One thought was to make the design more sober and formal. I needed a symbol which stood for position fixing or characterisation, as in the sense of “Here I am”. I have a Google pin; the sort of pin which you find on all navigation maps, which I used as a frame. Both draft forms looked really super, with one being sober and the other more emotionally charged.
Which design would you have chosen?
I would have chosen both of them, but I had the feeling with the pin that it wasn’t really appropriate for the Church. The pin reflected the aspect of establishing its position, but it lacked the sense of believing and God, so that draft version was only single-dimensional.
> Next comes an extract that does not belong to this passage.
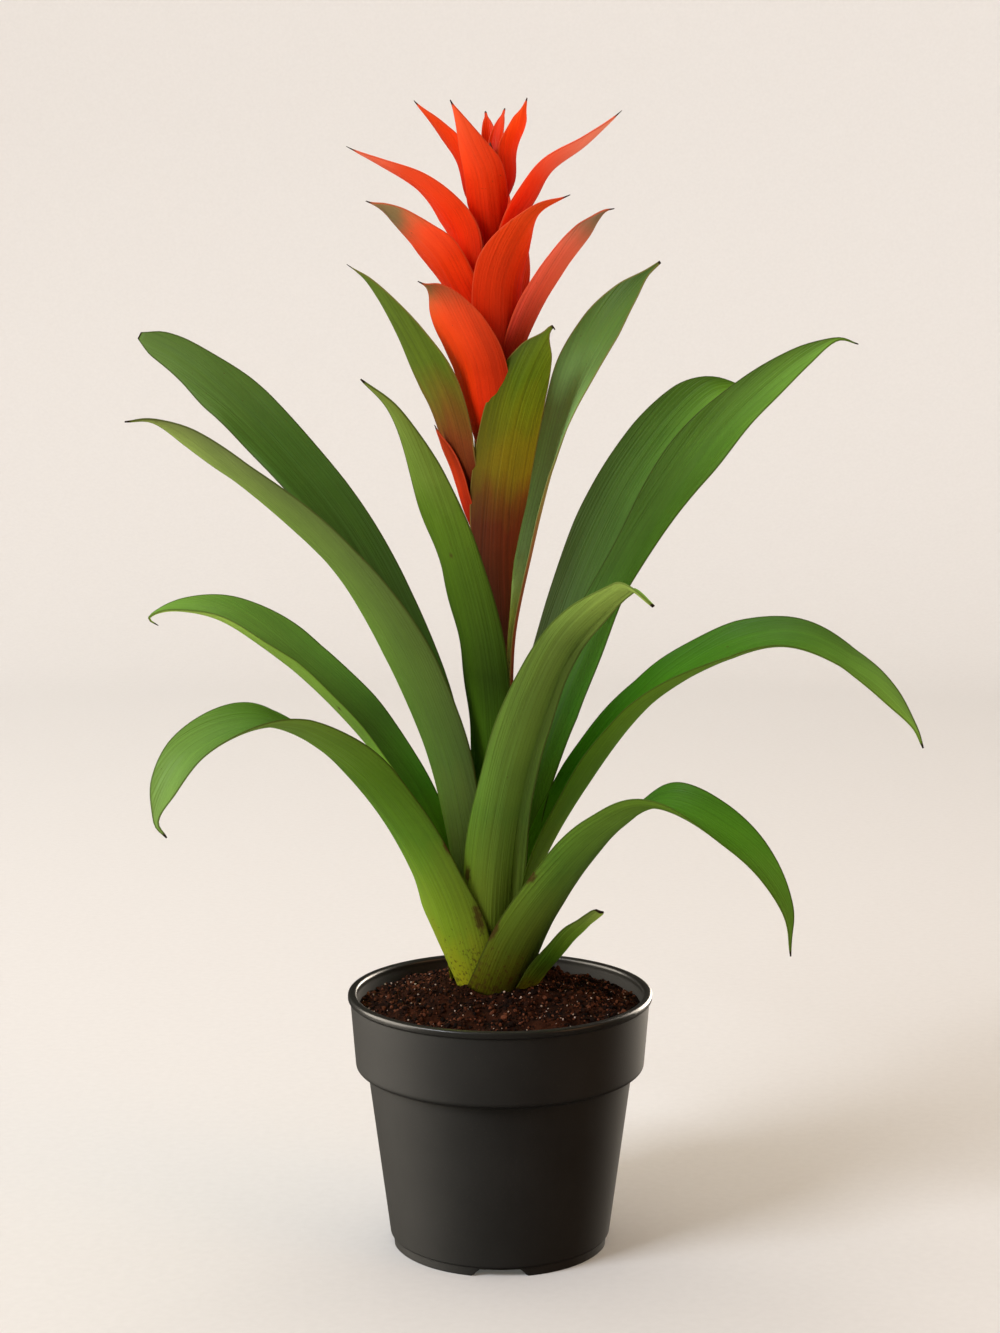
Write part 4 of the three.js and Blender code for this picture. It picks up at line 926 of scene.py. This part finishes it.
# Studio: a sheet of seamless paper under and behind the plant, a large soft light high on the left, a weak
# one above, a faint warm one on the right, and a dim room. A side light and a rim light reach the pot alone,
# and a wash of light the paper alone. The paper casts no shadow and isn't mirrored.
SWEEP_FLAT = 1.7
SWEEP_RADIUS = 2.4
SWEEP_TOP = 2.4
SWEEP_SIDES = 96
paper, tree, bsdf = new_skin("matt_backdrop_paper")
place = add_node(tree, "TexCoord").outputs["Object"]
fibre = add_node(tree, "TexNoise", {"Vector": place, "Scale": 1 / 0.004, "Detail": 3.0})
tint = add_node(tree, "ValToRGB", {"Fac": fibre}, [(0.3, "#e5e5e4"), (0.7, "#e8e8e7")])
set_inputs(tree, bsdf, {"Base Color": tint, "Roughness": 0.9, "Specular IOR Level": 0.1})
bend_radius = SWEEP_RADIUS - SWEEP_FLAT
sweep_profile = [(0, 0), (0.5, 0), (1.1, 0)]
for angle in np.linspace(0, math.pi / 2, 24):
    sweep_profile.append((SWEEP_FLAT + bend_radius * math.sin(angle), bend_radius * (1 - math.cos(angle))))
sweep_points, sweep_faces = turned([*sweep_profile, (SWEEP_RADIUS, SWEEP_TOP)], SWEEP_SIDES)
# The paper rises only behind: in front of the plant the rising part is left off.
sweep_faces = [face for face in sweep_faces
               if max(math.hypot(*sweep_points[k][:2]) for k in face) < SWEEP_FLAT + 0.01
               or min(sweep_points[k][1] for k in face) > -0.9]
sweep_mesh = bpy.data.meshes.new("paper_sweep")
sweep_mesh.from_pydata(sweep_points.tolist(), [], sweep_faces)
sweep_mesh.shade_smooth()
sweep_mesh.materials.append(paper)
sweep = bpy.data.objects.new("paper_sweep", sweep_mesh)
bpy.context.scene.collection.objects.link(sweep)
sweep.visible_shadow = False
sweep.visible_glossy = False
paper_only = bpy.data.collections.new("paper_only")
paper_only.objects.link(sweep)
pot_only = bpy.data.collections.new("pot_only")
pot_only.objects.link(pot)


def add_soft_light(name, place, aim, size, power, colour, receivers=None):
    """Adds a square soft light at a place in metres, turned to its aim."""
    lamp = bpy.data.lights.new(name, "AREA")
    lamp.size = size
    lamp.energy = power
    lamp.color = to_linear(colour)[:3]
    holder = bpy.data.objects.new(name, lamp)
    holder.location = place
    beam = mathutils.Vector(aim) - mathutils.Vector(place)
    holder.rotation_euler = beam.to_track_quat("-Z", "Y").to_euler()
    holder.visible_camera = False
    bpy.context.scene.collection.objects.link(holder)
    if receivers:
        holder.light_linking.receiver_collection = receivers
        holder.light_linking.blocker_collection = receivers


# The key is cool daylight white and the fill is warm, so that shadows go brown. The strengths began as a fit
# to patches of the photograph by another program and were then changed by hand.
add_soft_light("key_light", (-3.2, -2.4, 2.9), (0, 0, 0.2), 1.8, 163, "#f2f6ff")
add_soft_light("side_light", (-2.1, 0.1, 0.7), (0, 0, 0.06), 2.2, 142, "#fff4e4", pot_only)
add_soft_light("rim_light", (0.8, 1.0, 0.3), (0, 0, 0.06), 0.9, 42, "#fff2e0", pot_only)
add_soft_light("top_light", (-0.3, 0.3, 2.2), (0, 0, 0.2), 1.2, 11, "#fff8ee")
add_soft_light("fill_light", (2.2, -1.2, 1.1), (0, 0, 0.25), 1.4, 10, "#ffbc84")
add_soft_light("wash_light", (-2.7, -0.2, 2.8), (-0.8, 2.2, 1.3), 2.0, 30, "#fbfff9", paper_only)

world = bpy.data.worlds.new("studio_air")
world.use_nodes = True
world.node_tree.nodes["Background"].inputs["Color"].default_value = to_linear("#ffdcb2")
world.node_tree.nodes["Background"].inputs["Strength"].default_value = 0.35
# The room is too dim to be mirrored: it only lightens the shadows.
world.cycles_visibility.glossy = False
bpy.context.scene.world = world
bpy.context.scene.view_settings.view_transform = "Standard"

# Camera: one metre in front, tipped down a little, with a short telephoto view. It is fitted to the rim, the
# collar and the foot of the pot in the photograph.
CAMERA_PLACE = (0, -1.0, 0.384)
CAMERA_TIP = 7.65
LENS = 64.82
camera_data = bpy.data.cameras.new("camera")
camera_data.lens = LENS
camera_data.sensor_width = 36
camera = bpy.data.objects.new("camera", camera_data)
camera.location = CAMERA_PLACE
camera.rotation_euler = (math.radians(90 - CAMERA_TIP), 0, 0)
bpy.context.scene.collection.objects.link(camera)
bpy.context.scene.camera = camera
The hands give a much higher significance level and have a more emotional effect. Therefore I am happy to know that the decision has been made to use the image showing the hands.
You were one of the first people to see the motto and have been working intensely with it. If you were one of the youth, what would you expect from it?
As a youth I would expect that the motto sits. I want to feel God throughout the Youth Convention; to know that God says to me, “Here I am!”